This has been a crazy week. We have been inundated with crazy storms all week long, so we’ve been stuck indoors. Sure, we could go out, but when the rain is pouring down and the winds are blowing huge limbs off of the redwoods behind our home, we find it more comforting to stay inside, even though it has resulted in a pretty serious case of cabin fever for all of us. We have gotten to watch some pretty crazy sights, including the small creek behind our house turning into a raging river:
Along with the storm this week has come a big shift in Baby Genius’ sleep patterns. Whereas he used to go down at 7pm and stay asleep until around 10pm when we go to bed (yeah, we go to bed that early these days), we are now lucky if he goes down at 7pm, and we’re lucky if he stays asleep twenty minutes, let alone three or four hours. BG used to wake up a total of maybe two times a night, and he would go right down again after a quick feed. He started the week off waking up every hour or hour and a half, and now while he may sleep two or three hours at the beginning of the night, he wakes himself up over and over and over again (every 10-30 minutes) after the first awakening. Last night, he woke up when we went to bed at 10:30, then again at 1am, and then the rest of the night is a big blur of picking him up, rocking him, nursing him, re-swaddling him, putting him down, settling back into bed, hearing him fuss, then whine, then cry, and then picking him back up. I cried more than once in the night last night.
Unfortunately, he also hasn’t been letting J put him to bed anymore. She used to have the magic touch. He would cry a bit in her arms, but she would comfort him, and let him get out whatever he had to get out while she held and rocked and walked him, and he would go to to sleep so well. Now he flips. the fuck. out. So I feed him then walk him, then try to put him down (whereupon his eyes pop wide open), and then I walk him and walk him and rock him and sing and shush and hum, and finally he goes out after sometimes over an hour of this–only to wake up a few minutes later.

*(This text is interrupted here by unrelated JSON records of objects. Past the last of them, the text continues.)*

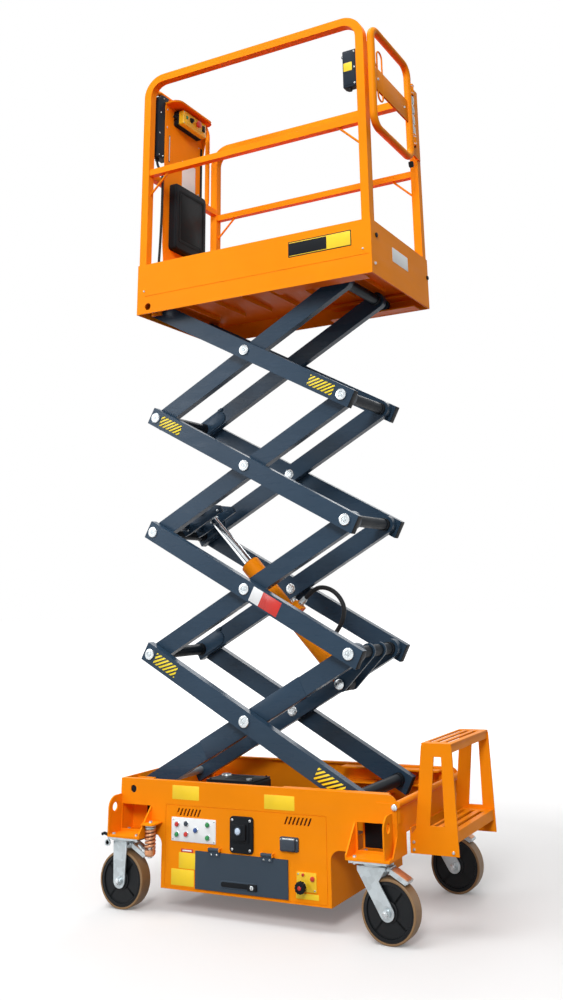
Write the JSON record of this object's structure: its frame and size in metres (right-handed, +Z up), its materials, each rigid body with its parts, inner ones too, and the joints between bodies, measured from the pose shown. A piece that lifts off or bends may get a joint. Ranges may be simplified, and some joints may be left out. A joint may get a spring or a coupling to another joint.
{
  "type": "aerial work platform",
  "caption": "Push-around scissor lift: a wheeled orange chassis with side controls, crossed grey arms shown part raised, and a guarded work platform with a gate.",
  "frame": {"origin": "on the floor, under the middle of the overall box", "axes": "+X along the chassis towards the ladder and gate, +Y across it away from the control side, +Z up"},
  "size_m": [1.425, 0.77, 3.551],
  "materials": {
    "orange": "gloss",
    "slate": "satin",
    "door": "satin",
    "zinc": "satin",
    "chrome": "polished",
    "plate": "matte",
    "dark": "matte",
    "grey": "matte",
    "yellow": "gloss",
    "tread": "satin"
  },
  "bodies": {
    "chassis": {"chassis_frame": "orange", "battery_tray": "orange", "control_plate": "plate", "isolator_switch": "dark", "power_inlet": "grey", "lowering_knob": "yellow", "access_ladder": "orange", "battery_pack": "dark", "hydraulic_tank": "dark", "pump_unit": "grey", "pivot_shaft": "zinc", "caster_plates": "zinc", "rigid_fork_near": "zinc", "rigid_fork_far": "zinc"},
    "battery_door": {"battery_door": "door"},
    "swivel_near": {"swivel_fork_near": "zinc"},
    "swivel_far": {"swivel_fork_far": "zinc"},
    "wheel_left_near": {"tyre_left_near": "tread", "core_left_near": "dark"},
    "wheel_left_far": {"tyre_left_far": "tread", "core_left_far": "dark"},
    "wheel_right_near": {"tyre_right_near": "tread", "core_right_near": "dark"},
    "wheel_right_far": {"tyre_right_far": "tread", "core_right_far": "dark"},
    "inner_1": {"inner_frame_1": "slate"},
    "outer_1": {"outer_frame_1": "slate"},
    "inner_2": {"inner_frame_2": "slate"},
    "outer_2": {"outer_frame_2": "slate"},
    "inner_3": {"inner_frame_3": "slate"},
    "outer_3": {"outer_frame_3": "slate"},
    "inner_4": {"inner_frame_4": "slate"},
    "outer_4": {"outer_frame_4": "slate"},
    "barrel": {"cylinder_barrel": "orange", "hydraulic_hose": "dark"},
    "rod": {"cylinder_rod": "chrome"},
    "platform": {"platform_deck": "orange", "toe_boards": "orange", "rail_near": "orange", "rail_far": "orange", "end_frame": "orange", "panel_hood": "orange", "control_box": "yellow", "document_box": "dark", "junction_box": "grey", "outlet_box": "grey", "control_cable": "dark"},
    "gate": {"gate": "orange"}
  },
  "joints": [
    {"name": "lift", "type": "hinge", "parent": "chassis", "child": "inner_1", "pos_m": [-0.5925, 0, 0.413], "axis": [0, -1, 0], "range_deg": [-23.8, 21.7]},
    {"name": "cross_1", "type": "hinge", "parent": "inner_1", "child": "outer_1", "pos_m": [-0.13377, 0, 0.66], "axis": [0, -1, 0], "range_deg": [-44.9, 49.1]},
    {"name": "knee_1", "type": "hinge", "parent": "outer_1", "child": "inner_2", "pos_m": [-0.5925, 0, 0.907], "axis": [0, -1, 0], "range_deg": [-49.1, 44.9]},
    {"name": "cross_2", "type": "hinge", "parent": "inner_2", "child": "outer_2", "pos_m": [-0.13377, 0, 1.154], "axis": [0, -1, 0], "range_deg": [-44.9, 49.1]},
    {"name": "knee_2", "type": "hinge", "parent": "outer_2", "child": "inner_3", "pos_m": [-0.5925, 0, 1.401], "axis": [0, -1, 0], "range_deg": [-49.1, 44.9]},
    {"name": "cross_3", "type": "hinge", "parent": "inner_3", "child": "outer_3", "pos_m": [-0.13377, 0, 1.648], "axis": [0, -1, 0], "range_deg": [-44.9, 49.1]},
    {"name": "knee_3", "type": "hinge", "parent": "outer_3", "child": "inner_4", "pos_m": [-0.5925, 0, 1.895], "axis": [0, -1, 0], "range_deg": [-49.1, 44.9]},
    {"name": "cross_4", "type": "hinge", "parent": "inner_4", "child": "outer_4", "pos_m": [-0.13377, 0, 2.142], "axis": [0, -1, 0], "range_deg": [-44.9, 49.1]},
    {"name": "platform_level", "type": "hinge", "parent": "outer_4", "child": "platform", "pos_m": [-0.5925, 0, 2.389], "axis": [0, -1, 0], "range_deg": [-25.3, 23.2]},
    {"name": "cylinder_swing", "type": "hinge", "parent": "inner_1", "child": "barrel", "pos_m": [0.20067, 0, 0.78556], "axis": [0, -1, 0], "range_deg": [-45.98, 50.29]},
    {"name": "cylinder_stroke", "type": "slide", "parent": "barrel", "child": "rod", "axis": [-0.6858, 0, 0.7278], "range_m": [-0.24669, 0.22599]},
    {"name": "gate_hinge", "type": "hinge", "parent": "platform", "child": "gate", "pos_m": [0.5435, 0.162, 3.24], "axis": [0, 0, 1], "range_deg": [0, 100]},
    {"name": "door_hinge", "type": "hinge", "parent": "chassis", "child": "battery_door", "pos_m": [-0.0945, -0.317, 0.228], "axis": [-1, 0, 0], "range_deg": [0, 110]},
    {"name": "swivel_near_turn", "type": "hinge", "parent": "chassis", "child": "swivel_near", "pos_m": [0.4495, -0.318, 0.2], "axis": [0, 0, 1], "continuous": true},
    {"name": "wheel_left_near_spin", "type": "hinge", "parent": "chassis", "child": "wheel_left_near", "pos_m": [-0.6125, -0.318, 0.1], "axis": [0, 1, 0], "continuous": true},
    {"name": "wheel_right_near_spin", "type": "hinge", "parent": "swivel_near", "child": "wheel_right_near", "pos_m": [0.5035, -0.318, 0.1], "axis": [0, 1, 0], "continuous": true},
    {"name": "swivel_far_turn", "type": "hinge", "parent": "chassis", "child": "swivel_far", "pos_m": [0.4495, 0.318, 0.2], "axis": [0, 0, 1], "continuous": true},
    {"name": "wheel_left_far_spin", "type": "hinge", "parent": "chassis", "child": "wheel_left_far", "pos_m": [-0.6125, 0.318, 0.1], "axis": [0, 1, 0], "continuous": true},
    {"name": "wheel_right_far_spin", "type": "hinge", "parent": "swivel_far", "child": "wheel_right_far", "pos_m": [0.5035, 0.318, 0.1], "axis": [0, 1, 0], "continuous": true}
  ],
  "couplings": [
    {"joint": "cross_1", "follows": "lift", "ratio": -2},
    {"joint": "knee_1", "follows": "lift", "ratio": 2},
    {"joint": "cross_2", "follows": "lift", "ratio": -2},
    {"joint": "knee_2", "follows": "lift", "ratio": 2},
    {"joint": "cross_3", "follows": "lift", "ratio": -2},
    {"joint": "knee_3", "follows": "lift", "ratio": 2},
    {"joint": "cross_4", "follows": "lift", "ratio": -2},
    {"joint": "platform_level", "follows": "lift", "ratio": 1},
    {"joint": "cylinder_swing", "follows": "lift", "ratio": -2.05},
    {"joint": "cylinder_stroke", "follows": "lift", "m_per_rad": 0.565}
  ]
}
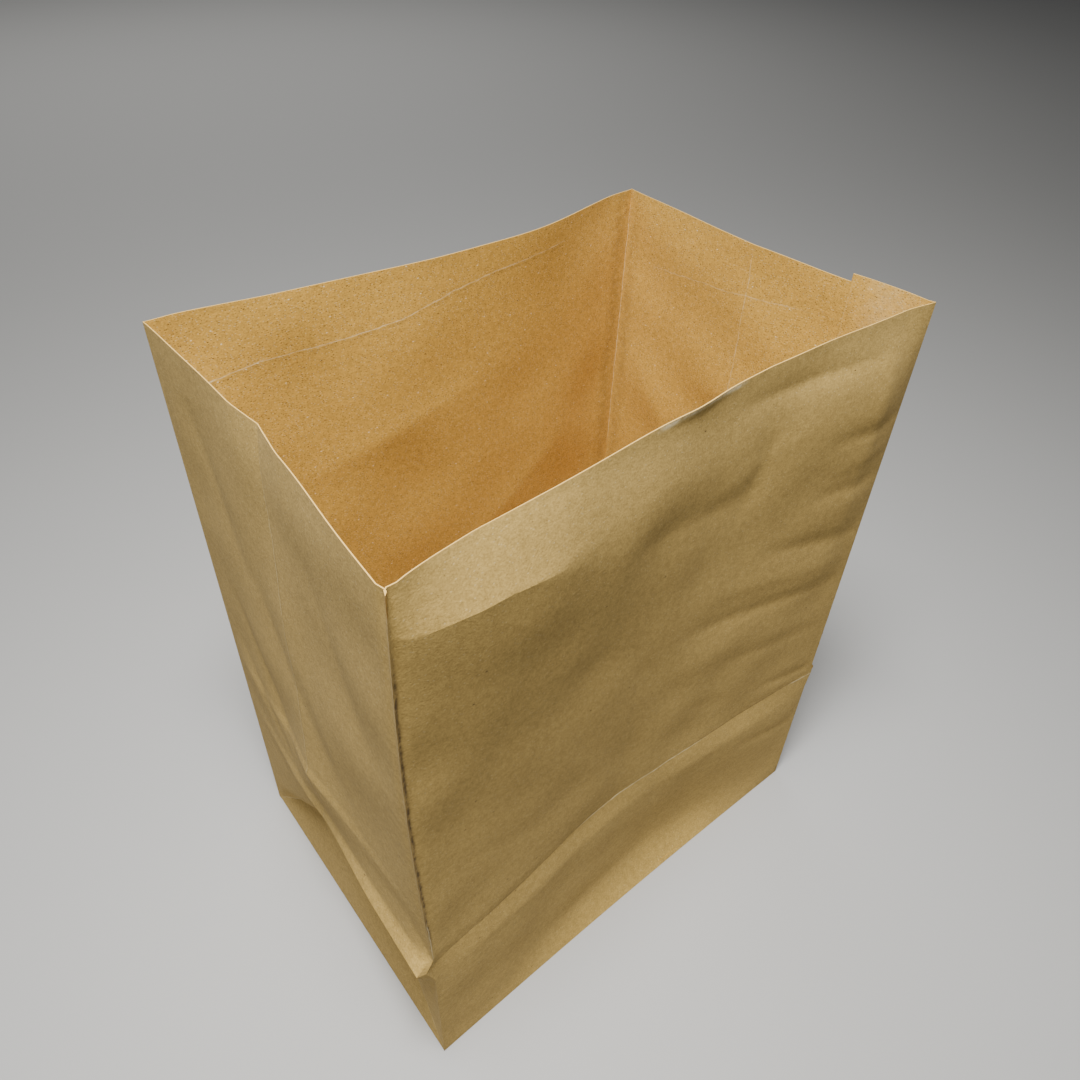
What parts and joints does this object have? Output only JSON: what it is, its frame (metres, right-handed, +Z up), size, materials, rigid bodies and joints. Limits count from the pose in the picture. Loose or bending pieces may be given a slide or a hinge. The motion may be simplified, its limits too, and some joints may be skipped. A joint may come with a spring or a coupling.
{
  "type": "paper bag",
  "caption": "Plain brown kraft paper take-out sack, opened and standing, with side gussets, a glued lap seam and a folded block bottom.",
  "frame": {"origin": "on the floor under the middle of the sack's bottom", "axes": "+Z up out of the open mouth, the wide front face looks along -Y, the gussets look along +X and -X"},
  "size_m": [0.2632, 0.177, 0.324],
  "materials": {
    "kraft_paper": "matte unbleached kraft with recycled specks"
  },
  "bodies": {
    "root": {"paper_bag": "kraft_paper"}
  },
  "joints": []
}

I find myself channeling Dorothy Parker frequently these days, time after time asking, What fresh hell is this?
Right now, I’m tempting fate by blogging. You see, BG went down after I fed him and rocked him. I then walked him for a mere five minutes. He has been down for half an hour. Surely he’ll be kvetching and whining and fussing any moment now. Surely…
J and I are traumatized. We are both terrified of going to bed at night. I find myself jumping at the slightest sound on the baby monitor, flailing my arms wildly when the cats make too much noise or the neighbors downstairs find the need to close slam their door yet again. J just walked in from taking a hot tub and was celebrating that he was still asleep, and I begged her not to lest she curse it, lest he somehow hear her and decide to wake up just to prove us wrong.
We’re in survival mode. Every moment takes effort. She put me down for a nap today, and for the first time, I didn’t protest. We will somehow get through this. Fortunately, we have been working at holding ourselves together more this week. It’s surprising. We had a big night early in the week when we hashed out a lot. It was painful and hard, but we both know that we want to make our relationship work, and we want to feel in love with each other again, and we want the pain to stop. There’s a lot of hard work we have to do, but we’re doing that work each day, even if that means just being kind to one another when neither of us feels so kind. The evenings have been good for us because we have been putting BG down in his co-sleeper in our room (until now, he has slept in the evenings in his moses basket in the living room–yes, this transition is likely a big contributor to his sleep issues). Finally, we can have conversations between the two of us, have dinner together, even snuggle on the couch or give foot massages. Those little bits of time have been good medicine.
This weekend, my mom and step-dad are coming to see the boy, and they’re going to watch him while we go out for lunch and a beer–or nap–whichever seems most appropriate. We haven’t been out together without the baby in so long, and I’m really looking forward to some time with my wife.
I hope this insanity passes soon. I’ve never been so tired, so wrung out. I know it will pass, but right now, as we’re sitting in the trenches, it hardly feels like it.